Added support of Azure Synapse pipeline, User can run Azure Synapse pipeline using External Activity and Azure Data Factory/Azure Synapse Workspace datastore.
Added Delta support for AWS EMR on Serverless compute
Handled nullable constraint check behaviour for Azure Synapse Native datastore. Earlier activity was failing if source(dataframe) and target column has different null constraint. it is fixed by updating source(dataframe) column nullable property as per target table column value.
Added support of override AWS Databricks compute options at Runtime level, Pipeline level and Activity level.
Added Delta technology support for AWS Glue compute
JDBC, Snowflake, Azure SQL and Azure synapse analytics Processing activity will run as part of API. It will not require spark compute for execution.

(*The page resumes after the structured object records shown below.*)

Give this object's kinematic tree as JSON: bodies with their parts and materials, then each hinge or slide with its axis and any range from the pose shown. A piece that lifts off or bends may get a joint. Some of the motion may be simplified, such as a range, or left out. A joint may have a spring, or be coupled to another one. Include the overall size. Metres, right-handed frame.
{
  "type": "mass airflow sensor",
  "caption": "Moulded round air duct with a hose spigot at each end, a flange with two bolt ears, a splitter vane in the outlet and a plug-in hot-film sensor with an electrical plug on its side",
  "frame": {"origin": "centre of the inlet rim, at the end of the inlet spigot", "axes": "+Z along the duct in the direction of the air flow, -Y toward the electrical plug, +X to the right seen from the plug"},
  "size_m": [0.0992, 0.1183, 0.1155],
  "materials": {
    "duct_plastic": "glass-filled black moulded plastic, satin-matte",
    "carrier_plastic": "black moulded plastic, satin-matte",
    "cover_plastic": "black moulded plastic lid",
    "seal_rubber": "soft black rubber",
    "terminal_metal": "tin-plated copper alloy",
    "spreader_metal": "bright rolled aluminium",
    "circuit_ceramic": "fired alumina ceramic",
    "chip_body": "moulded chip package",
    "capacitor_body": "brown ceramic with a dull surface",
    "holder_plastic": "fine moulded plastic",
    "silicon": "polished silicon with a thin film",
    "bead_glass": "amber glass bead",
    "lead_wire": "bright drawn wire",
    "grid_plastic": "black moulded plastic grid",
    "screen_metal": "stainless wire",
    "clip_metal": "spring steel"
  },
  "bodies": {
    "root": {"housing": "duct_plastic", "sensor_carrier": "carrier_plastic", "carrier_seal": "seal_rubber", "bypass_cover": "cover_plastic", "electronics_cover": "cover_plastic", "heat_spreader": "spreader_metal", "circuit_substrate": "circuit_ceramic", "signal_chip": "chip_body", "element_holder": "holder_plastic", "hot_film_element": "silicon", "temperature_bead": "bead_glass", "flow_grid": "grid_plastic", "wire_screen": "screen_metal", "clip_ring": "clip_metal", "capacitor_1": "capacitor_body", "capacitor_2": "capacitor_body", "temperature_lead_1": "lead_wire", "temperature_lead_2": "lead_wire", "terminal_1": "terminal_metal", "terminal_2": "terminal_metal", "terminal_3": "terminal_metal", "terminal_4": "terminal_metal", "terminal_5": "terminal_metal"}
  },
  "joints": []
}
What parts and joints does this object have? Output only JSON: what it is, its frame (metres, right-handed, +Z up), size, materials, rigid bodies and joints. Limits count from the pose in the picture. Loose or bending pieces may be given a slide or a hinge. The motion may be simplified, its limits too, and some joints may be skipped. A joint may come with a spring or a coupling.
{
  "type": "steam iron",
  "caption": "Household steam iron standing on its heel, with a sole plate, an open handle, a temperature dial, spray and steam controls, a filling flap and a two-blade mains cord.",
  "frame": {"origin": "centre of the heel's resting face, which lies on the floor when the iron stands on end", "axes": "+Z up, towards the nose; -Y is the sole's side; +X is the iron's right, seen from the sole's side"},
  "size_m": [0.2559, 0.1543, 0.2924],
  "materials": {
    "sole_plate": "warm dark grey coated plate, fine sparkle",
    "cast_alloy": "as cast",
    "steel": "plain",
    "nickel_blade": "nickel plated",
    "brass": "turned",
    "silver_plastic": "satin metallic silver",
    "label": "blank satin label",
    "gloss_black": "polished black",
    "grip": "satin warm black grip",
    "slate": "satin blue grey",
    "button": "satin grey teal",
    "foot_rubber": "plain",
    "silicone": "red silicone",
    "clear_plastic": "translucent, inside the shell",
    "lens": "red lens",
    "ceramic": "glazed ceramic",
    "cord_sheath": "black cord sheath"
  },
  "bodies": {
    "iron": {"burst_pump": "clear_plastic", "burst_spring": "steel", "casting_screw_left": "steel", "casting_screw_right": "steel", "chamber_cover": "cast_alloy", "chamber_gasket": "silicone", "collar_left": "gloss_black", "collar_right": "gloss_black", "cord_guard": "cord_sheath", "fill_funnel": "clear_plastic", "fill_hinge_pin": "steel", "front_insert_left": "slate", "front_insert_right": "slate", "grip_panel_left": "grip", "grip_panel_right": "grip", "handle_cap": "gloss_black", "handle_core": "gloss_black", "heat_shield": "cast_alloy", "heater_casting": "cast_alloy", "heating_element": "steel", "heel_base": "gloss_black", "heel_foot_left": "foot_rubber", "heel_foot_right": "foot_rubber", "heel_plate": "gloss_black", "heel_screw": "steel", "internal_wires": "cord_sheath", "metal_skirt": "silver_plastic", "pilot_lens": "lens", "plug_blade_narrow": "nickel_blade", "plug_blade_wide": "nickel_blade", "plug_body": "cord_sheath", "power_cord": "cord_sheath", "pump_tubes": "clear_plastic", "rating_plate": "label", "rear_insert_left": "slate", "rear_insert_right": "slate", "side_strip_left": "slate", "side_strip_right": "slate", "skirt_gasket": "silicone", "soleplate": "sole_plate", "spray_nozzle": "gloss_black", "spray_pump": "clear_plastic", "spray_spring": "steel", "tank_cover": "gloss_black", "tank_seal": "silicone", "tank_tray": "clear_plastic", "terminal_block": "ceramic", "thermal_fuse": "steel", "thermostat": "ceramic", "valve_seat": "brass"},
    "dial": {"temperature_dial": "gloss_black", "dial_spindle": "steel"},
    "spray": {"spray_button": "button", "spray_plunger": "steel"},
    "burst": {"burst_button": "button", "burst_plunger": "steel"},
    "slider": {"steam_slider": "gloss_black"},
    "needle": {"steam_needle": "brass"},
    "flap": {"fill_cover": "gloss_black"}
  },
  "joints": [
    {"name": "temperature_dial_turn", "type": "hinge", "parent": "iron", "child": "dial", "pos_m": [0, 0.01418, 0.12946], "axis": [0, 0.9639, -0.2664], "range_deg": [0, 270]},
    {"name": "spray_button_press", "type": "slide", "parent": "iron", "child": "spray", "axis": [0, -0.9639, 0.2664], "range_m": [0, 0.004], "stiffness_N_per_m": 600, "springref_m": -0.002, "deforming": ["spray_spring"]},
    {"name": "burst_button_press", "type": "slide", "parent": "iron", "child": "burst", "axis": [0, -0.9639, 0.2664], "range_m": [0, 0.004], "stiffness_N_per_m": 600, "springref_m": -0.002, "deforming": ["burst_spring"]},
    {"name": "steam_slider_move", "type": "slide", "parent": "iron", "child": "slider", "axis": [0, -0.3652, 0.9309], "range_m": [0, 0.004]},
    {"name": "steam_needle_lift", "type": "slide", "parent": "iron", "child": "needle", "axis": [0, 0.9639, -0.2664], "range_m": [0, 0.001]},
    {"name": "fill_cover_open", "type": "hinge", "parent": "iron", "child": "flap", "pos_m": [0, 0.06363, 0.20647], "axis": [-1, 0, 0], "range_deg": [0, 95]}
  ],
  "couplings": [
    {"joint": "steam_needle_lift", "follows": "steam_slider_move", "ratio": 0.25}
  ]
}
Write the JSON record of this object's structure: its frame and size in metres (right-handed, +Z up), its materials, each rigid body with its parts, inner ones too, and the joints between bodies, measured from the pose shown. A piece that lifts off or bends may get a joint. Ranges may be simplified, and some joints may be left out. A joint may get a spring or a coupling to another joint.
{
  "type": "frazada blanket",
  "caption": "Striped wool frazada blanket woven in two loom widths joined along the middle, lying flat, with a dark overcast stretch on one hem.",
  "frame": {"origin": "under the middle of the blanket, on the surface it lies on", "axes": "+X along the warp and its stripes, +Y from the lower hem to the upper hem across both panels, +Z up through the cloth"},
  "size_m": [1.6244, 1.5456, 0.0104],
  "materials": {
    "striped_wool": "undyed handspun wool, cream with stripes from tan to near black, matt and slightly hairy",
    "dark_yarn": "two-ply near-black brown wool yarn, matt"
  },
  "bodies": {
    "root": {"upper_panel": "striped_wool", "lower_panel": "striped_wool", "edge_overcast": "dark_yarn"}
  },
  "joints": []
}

If the User is planning to use other JDBC drivers which are not bundled in Guzzle, he/she has to put it inside ${GUZZLE_PRODUCT_HOME}/api/libs directory along with ${GUZZLE_PRODUCT_HOME}/libs
Databricks multitask pipeline is submitted to databricks compute so the above-mentioned activities are not supported in Databricks multitask pipeline
Added support of Delta path in all modules so user can pass delta path in table name field like delta./user/hive/warehouse/tablename or external storage like delta.abfss://container@azurestorageacc.dfs.core.windows.net/databricks/tablename
Utilize schema name when deriving the columns from the table in a processing module
Fixed pipeline was kept in running state issue, In case of auto-dependency if parent activity failed it should skip dependent child activities and terminate the pipeline, but it was kept pipeline in running state in some cases when different types of activities are configured, and they have dependencies on each other. Fixed issue, it will skip dependent child activities and terminate the pipeline in case of parent activity failed.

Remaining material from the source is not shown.